Merkel seems to have felt that France’s President Hollande, under substantial domestic pressure at home virtually since his election, could not be deserted, given the historic underlying sentiment on the continent that a continuing consensus between Germany and France provided the key linchpin to the success and consolidation of the European integration system. Merkel would have been aware that popular sentiment behind Hollande has not grown, but indeed has diminished, and a defection from France to Britain would further weaken Hollande’s domestic support, and therefore the decision-making cohesion of the EU.

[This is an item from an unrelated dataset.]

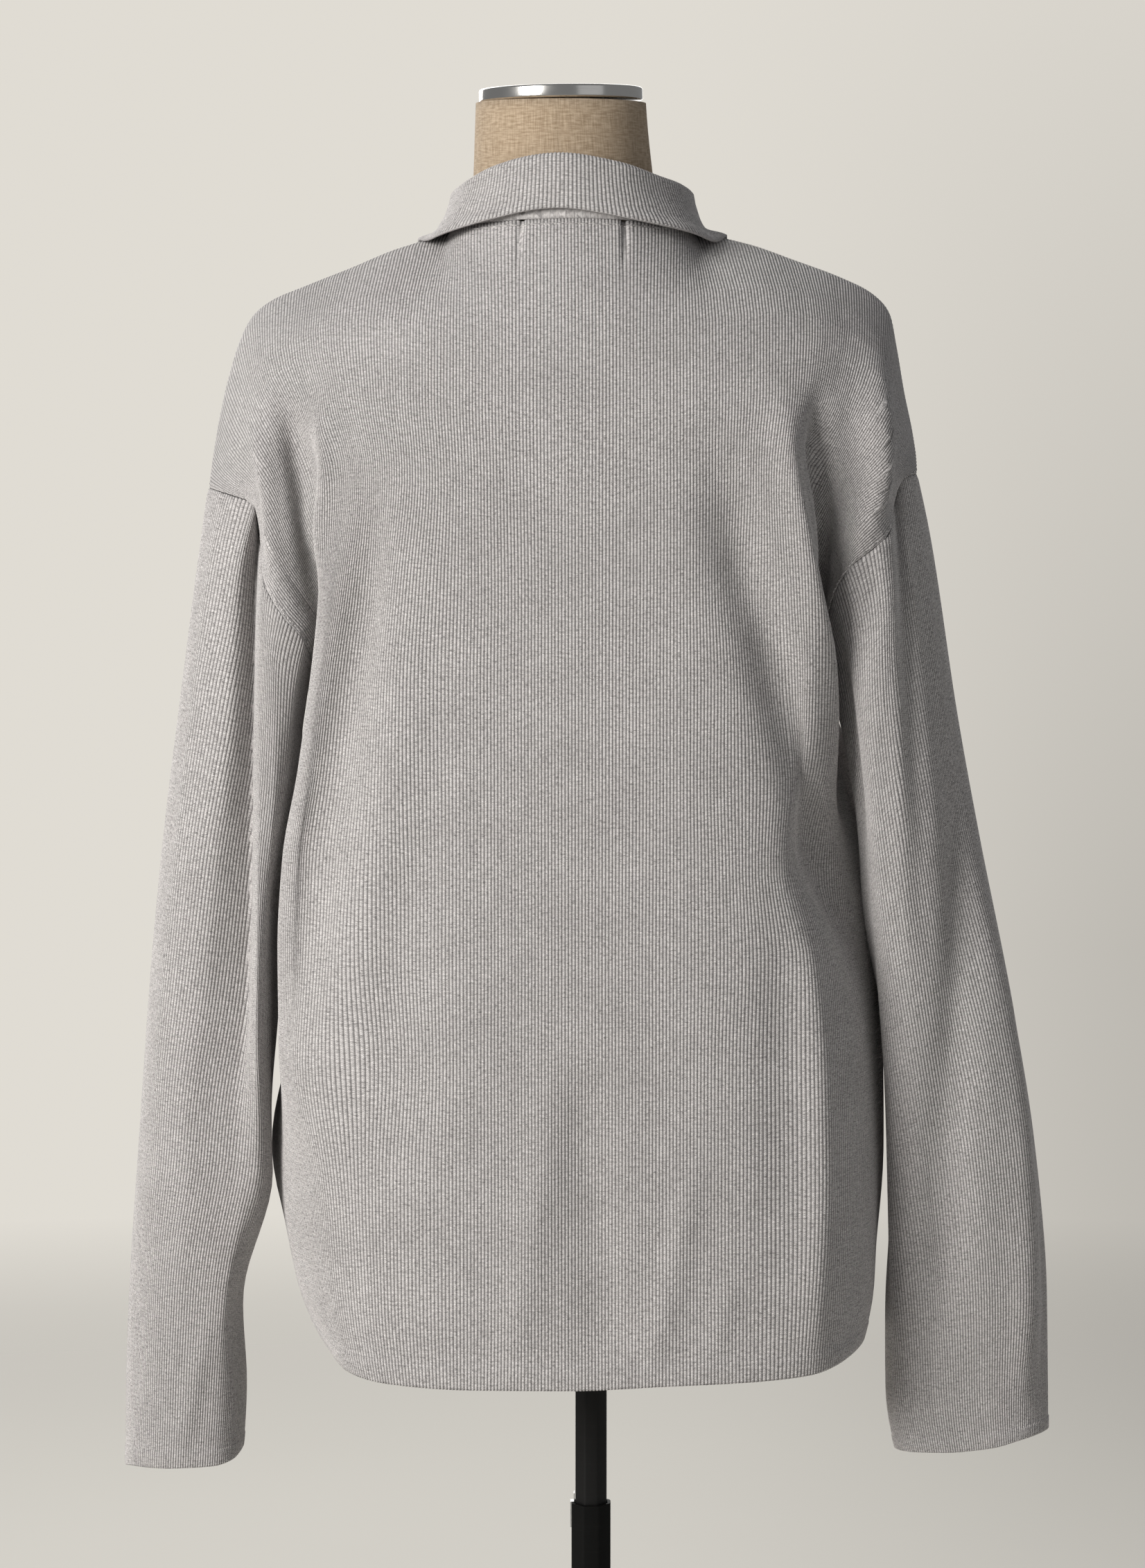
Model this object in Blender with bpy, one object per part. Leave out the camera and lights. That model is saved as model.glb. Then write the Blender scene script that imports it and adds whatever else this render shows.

Cameron’s domestic, anti-Juncker, political strategy, in a context in which the two key players in European integration, France and Germany, seemed to be essentially political fodder in support of his of loss of support at home, ceased to have any attraction for Germany in particular. And Cameron seems to have miscalculated the extent to which Merkel, initially wavering in support of Juncker, could be seen to be consequently wavering over essentially the unity of the two pivots of the EU system, her country and France.

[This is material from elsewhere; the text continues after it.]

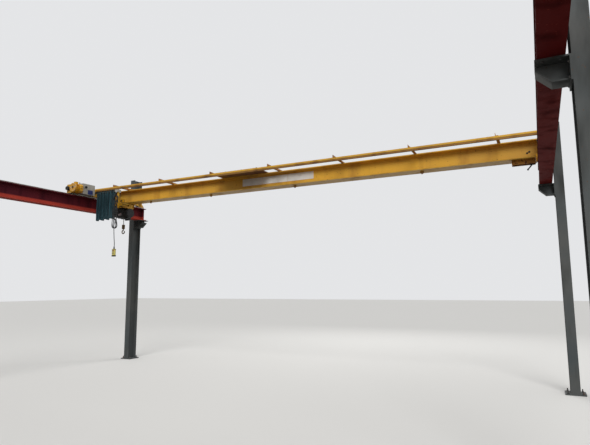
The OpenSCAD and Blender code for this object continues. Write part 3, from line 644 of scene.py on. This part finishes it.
# Axle caps, left out where a drive sits, and the bolts of caps and truck ends
def makeTruckTrim():
    shape, bolts = bmesh.new(), bmesh.new()
    axleZ, thick = centreOf("truck_wheels").z, truckTrim["capThick"]
    for side in ways:
        low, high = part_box("right_end_truck" if side > 0 else "left_end_truck")
        for face, out in ((low.x, -1), (high.x, 1)):
            for y in (low.y + truckTrim["inset"], high.y - truckTrim["inset"]):
                if out == -side and (y > (low.y + high.y) / 2) == (side > 0):
                    continue
                addRod(shape, (face, y, axleZ), (out, 0, 0), truckTrim["capRadius"], thick, 28, 0.003)
                for point in ringPoints((face + out * thick, y, axleZ), truckTrim["ring"], 4, 45):
                    addBolt(bolts, point, (out, 0, 0), truckTrim["ringBolt"])
        for y, out in ((low.y, -1), (high.y, 1)):
            for i in ways:
                for z in truckTrim["endZ"]:
                    point = ((low.x + high.x) / 2 + i * truckTrim["endX"], y, low.z + z)
                    addBolt(bolts, point, (0, out, 0), truckTrim["endBolt"])
    finishPiece(shape, "axle_caps", "brightSteel", "bridge")
    finishPiece(bolts, "truck_bolts", "boltSteel", "bridge")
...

The result for Cameron has, undoubtedly, been a substantial defeat for British diplomacy. Indeed it is considered, even in some British opinion, that the Prime Minister had ceased to use the diplomatic strength of his country to attain his EU ends; and that instead, had resorted to a kind of public haranguing of those in support of the leading candidate for the EU Commission presidency, hoping that European leadership sentiment would turn to Britain on the grounds that a pro-Juncker decision would have a decisive negative effect, at home, on the standing of the British government.
In this connection, no doubt, European leaders, and European public opinion would have come to perceive Cameron as being placed between a rock and a hard place – between being seen, in Britain, as too pro-European while at the same time not doing enough to ensure the unity of the United Kingdom in the face of the upcoming referendum in Scotland on its future status.
It appears now to be the case that Cameron is being seen as having been politically gauche in his approach to European diplomacy. It seems to have appeared, from a European perspective, that in his strategy on the continuing unification of Britain itself, he is opportunistically and excessively leaning on political trends within his own Conservative Party, in his bid to influence wider European sentiment.
And Britain has now learnt that, even as a key economic and political influence within the EU, it no longer has the strength to autonomously influence European opinion when the government’s strength at home is insufficiently homogeneous, and the governmental leadership seems to be playing to maintaining its domestic party cohesion, without sufficient consideration for the sentiment of wider Europe.